Das gründerzeitlich geprägte Viertel im Süden Lehes ist eigentlich so etwas wie ein wertvoller Schatz, denn hier gibt es den wohl größten zusammenhängenden Bestand an gründerzeitlichen Altbauten Bremerhavens, der die alliierten Bombenangriffe im Kriegsjahr 1944 mehr oder weniger unbeschadet überstanden hat. Aber was den Zweiten Weltkrieg an historischer Bausubstanz überlebte fällt jetzt - mehr als 60 Jahre später - zum Teil den Spekulanten und den dadurch oft hoffnungslos überschuldeten Eigentümern zum Opfer. Den Krieg haben diese einstmals schönen Häuser mit ihren prachtvollen Schmuckfassaden überstanden. Den Frieden haben sie nicht überlebt ... - ähnlich wie der alte Baum in dem Lied von "Truck Stop" fielen sie der Gier nach dem schnellen Geld oder der Gleichgültigkeit ihrer Besitzer zum Opfer.



Stormstraße 44: Brand im Dezember 2007 (Ausschnitt aus einem Video der Nordsee-Zeitung)
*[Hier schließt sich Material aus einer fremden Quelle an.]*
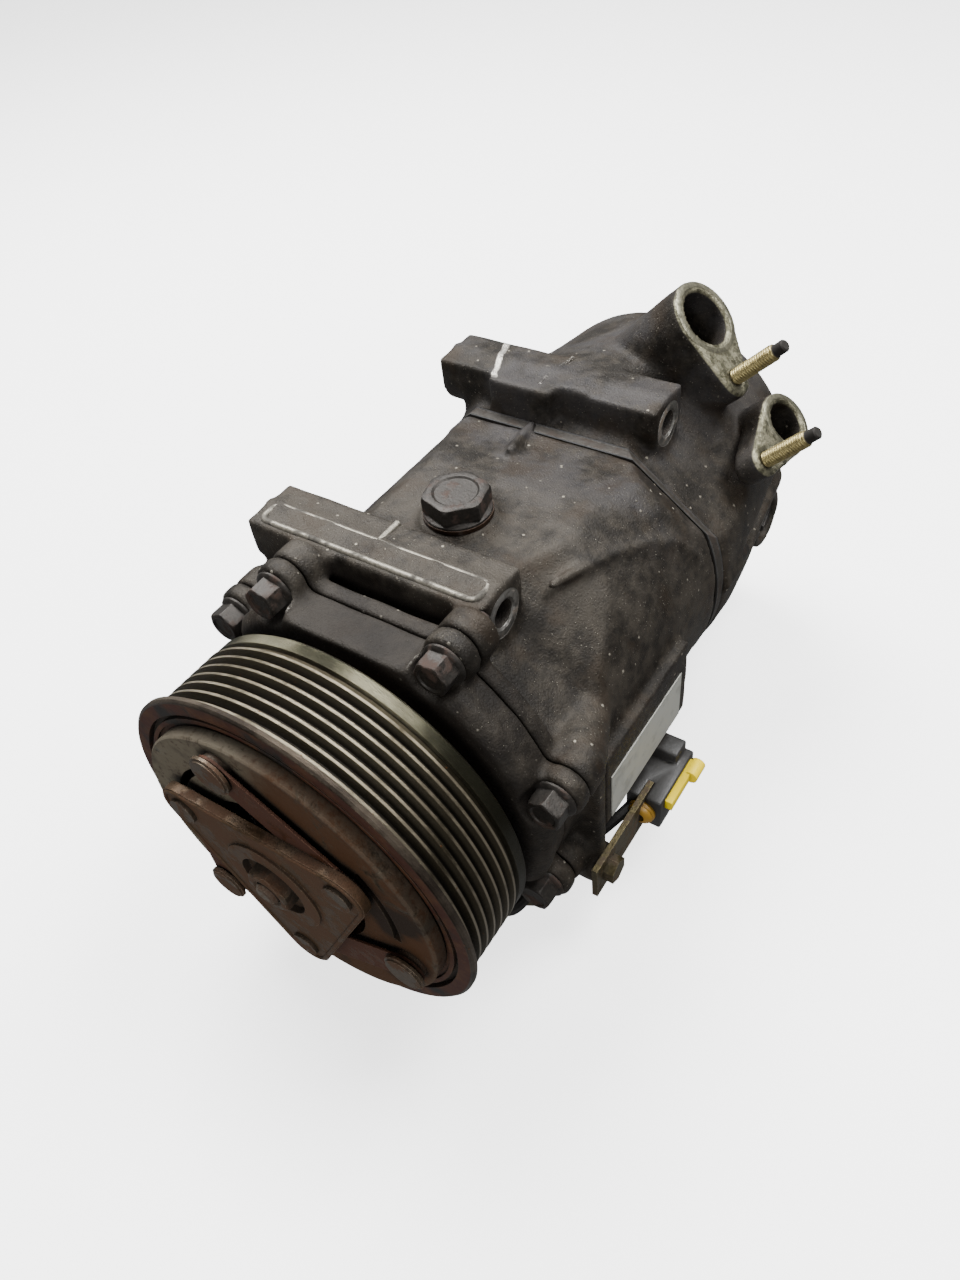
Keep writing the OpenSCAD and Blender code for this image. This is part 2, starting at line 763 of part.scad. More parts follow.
module connector_bracket() {
    foot = [bracket_x, bracket_y - 8, bracket_z - 7.5];
    color("darkkhaki") difference() {
        translate(foot) cube([bracket_t, connector_y - foot[1] + bracket_grip, 15]);
        rod_x(2.7, bracket_x - over, bracket_x + bracket_t + over, bracket_y, bracket_z);
    }
}

module bracket_screw() {
    color("silver") {
        translate([bracket_x + bracket_t, bracket_y, bracket_z]) rotate([0, 90, 0])
            cylinder(r = 8 / 2 / cos(30), h = 3.5, $fn = 6);
        rod_x(2.45, bracket_x - 10, bracket_x + 3, bracket_y, bracket_z);
    }
}

module connector_body() {
    color([0.12, 0.12, 0.12]) difference() {
        union() {
            translate([connector_x, connector_y, bracket_z - 7]) cube([connector_w, connector_l, 14]);
            translate([connector_x, connector_y + 18, bracket_z + 6]) cube([10, 8, 5]);
        }
        translate([connector_x + 2, connector_y + 10, bracket_z - 5])
            cube([connector_w - 4, connector_l, 10]);
        translate([bracket_x - run_gap, connector_y - over, bracket_z - 8])
            cube([bracket_t + 2 * run_gap, bracket_grip + over + run_gap, 16]);
    }
}

module connector_lock() {
    side_x = connector_x + connector_w + run_gap;
    color("gold") {
        translate([side_x, connector_y + 3, bracket_z + 2]) cube([2.6, 20, 4]);
        rod_y(2.6, connector_y + 17, connector_y + 24, side_x + 2.6, bracket_z + 4);
    }
}

module connector_pins() {
    color("silver")
        for (z = [-2, 2])
            translate([connector_x + 6, connector_y + 9.5, bracket_z + z - 0.4]) cube([0.8, 8, 0.8]);
}

module coil_lead() {
    color([0.1, 0.1, 0.1]) swept(smooth(lead_route, 4), lead_d / 2, lead_sides);
}

module lead_clip() {
    at = lead_route[5];
    a = atan2(at[2], at[0]);
    color("silver") difference() {
        translate([0, at[1] - 2.5, 0]) rotate([0, -a, 0])
            translate([flange_r - 1.3, 0, -4]) cube([norm([at[0], at[2]]) - flange_r + 5, 5, 8]);
        rod_y(flange_r - 0.2, at[1] - 5, at[1] + 5);
        swept(smooth(lead_route, 4), lead_d / 2 - 0.02, lead_sides);
    }
}

module coil_shell() {
    front = coil_front_y;
    color("darkgray") difference() {
        turned([[coil_seat_r + seat_gap, coil_back_y - coil_back_t], [coil_r_in, coil_back_y - coil_back_t],
            [coil_r_in, front], [coil_r_in + coil_wall, front],
            [coil_r_in + coil_wall, coil_back_y - coil_back_t],
            [coil_r_out - coil_wall, coil_back_y - coil_back_t],
            [coil_r_out - coil_wall, front], [coil_r_out, front], [coil_r_out, coil_back_y],
            [coil_seat_r + seat_gap, coil_back_y]]);
        rod_y(2.6, coil_back_y - coil_back_t - over, coil_back_y + over, lead_route[0][0], lead_route[0][2]);
    }
}

module coil_winding() {
    color("chocolate") tube(coil_r_in + coil_wall + 0.2, coil_r_out - coil_wall - 0.2,
        coil_front_y + 1, coil_back_y - coil_back_t - 0.1);
}

module coil_snap_ring() {
    color("silver") translate([0, coil_back_y - coil_back_t - circlip_t, 0]) rotate([-90, 0, 0])
        circlip(coil_seat_r - 0.9, coil_seat_r + 2.4, circlip_t - 0.05);
}

// ---- pulley and its bearing ----

module race(r_in, r_out) {
    difference() {
        tube(r_in, r_out, bearing_y, bearing_y + bearing_w);
        rotate([-90, 0, 0]) rotate_extrude()
            for (y = row_y)
                translate([race_r, y]) circle(r = ball_r + race_gap);
    }
}

module bearing_inner_ring() {
    color("silver") race(bearing_r_in + run_gap, bearing_r_in + ring_t);
}

module bearing_outer_ring() {
    color("silver") race(bearing_r_out - ring_t, bearing_r_out - run_gap);
}

// Angles of one row of balls; the second row is turned by half a step
function ball_angles(row) = [for (i = [0:ball_n - 1]) 360 * (i + row / 2) / ball_n];

module bearing_balls() {
    color("lightgray")
        for (row = [0, 1])
            around(race_r, ball_angles(row))
                translate([0, row_y[row], 0]) sphere(r = ball_r);
}

module bearing_cage() {
    half = ball_r + race_gap + cage_web;
    color("peru")
        for (row = [0, 1])
            difference() {
                tube(race_r - 0.9, race_r + 0.9, row_y[row] - half, row_y[row] + half);
                spun(ball_angles(row))
                    rod_x(ball_r + race_gap, race_r - 4, race_r + 4, row_y[row], 0);
            }
}

module bearing_circlip() {
    color("silver") translate([0, bearing_y - circlip_t, 0]) rotate([-90, 0, 0])
        circlip(bearing_r_in - 0.9, bearing_r_in + 2.2, circlip_t - 0.05);
}

// Points of the ribbed rim from the front flange to the back flange
function rib_points() = [
    for (i = [0:groove_n - 1])
        let (y = front_land + i * groove_pitch)
        each [[crest_r, y + crest_flat / 2],
            [crest_r - groove_depth, y + groove_pitch / 2 - root_flat / 2],
            [crest_r - groove_depth, y + groove_pitch / 2 + root_flat / 2],
            [crest_r, y + groove_pitch - crest_flat / 2]]];

module pulley() {
    last_y = front_land + groove_n * groove_pitch + crest_flat / 2;
    back_y = pulley_w - back_flange_w;
    tube_r = bearing_r_out + rotor_tube_t;
    web_y = friction_y + friction_t;
    color("slategray") difference() {
        turned(concat(
            [[bearing_r_out - rotor_lip, friction_y], [bead_r, friction_y],
                [bead_r, 0.3], [bead_r + 1.4, 0.3], [bead_r + 1.4, ring_groove_t],
                [bead_r + 1.4 + ring_groove_w, ring_groove_t], [bead_r + 1.4 + ring_groove_w, 0],
                [pulley_r - 0.8, 0], [pulley_r, 0.8], [pulley_r, 2],
                [crest_r, front_land - crest_flat / 2]],
            rib_points(),
            [[crest_r, last_y], [crest_r - 1.6, last_y + 0.5], [crest_r - 1.6, back_y - 0.6],
                [crest_r - 0.3, back_y], [crest_r - 0.3, pulley_w - 0.8], [crest_r - 1.1, pulley_w],
                [rim_r_in, pulley_w], [rim_r_in, web_y], [tube_r, web_y], [tube_r, rotor_tube_y],
                [bearing_r_out, rotor_tube_y], [bearing_r_out, bearing_y],
                [bearing_r_out - rotor_lip, bearing_y]]));
        tube(bearing_r_out - over, bearing_r_out + 0.9, bearing_y + bearing_w,
            bearing_y + bearing_w + circlip_t);
        for (slot = [[36, 0], [44, 30]])
            for (i = [0:5])
                rotate([-90, slot[1] + 60 * i, 0]) translate([0, 0, friction_y - over])
                    arc_slot(slot[0], 1.6, 44, friction_t + 2 * over);
    }
}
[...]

Dem Eckhaus in der Stormstraße wurde allerdings zusätzlich noch ein Brand im Dezember 2007 zum Verhängnis. Das Feuer in der oberen Etage des Hauses griff auf den Dachstuhl über. Durch den Brand und das Löschwasser, das die darunterliegenden Wohnungen in Mitleidenschaft zog, wurde das Haus unbewohnbar und seitdem wurde nichts mehr zu seiner Erhaltung getan. Jetzt ist es nicht mehr zu retten.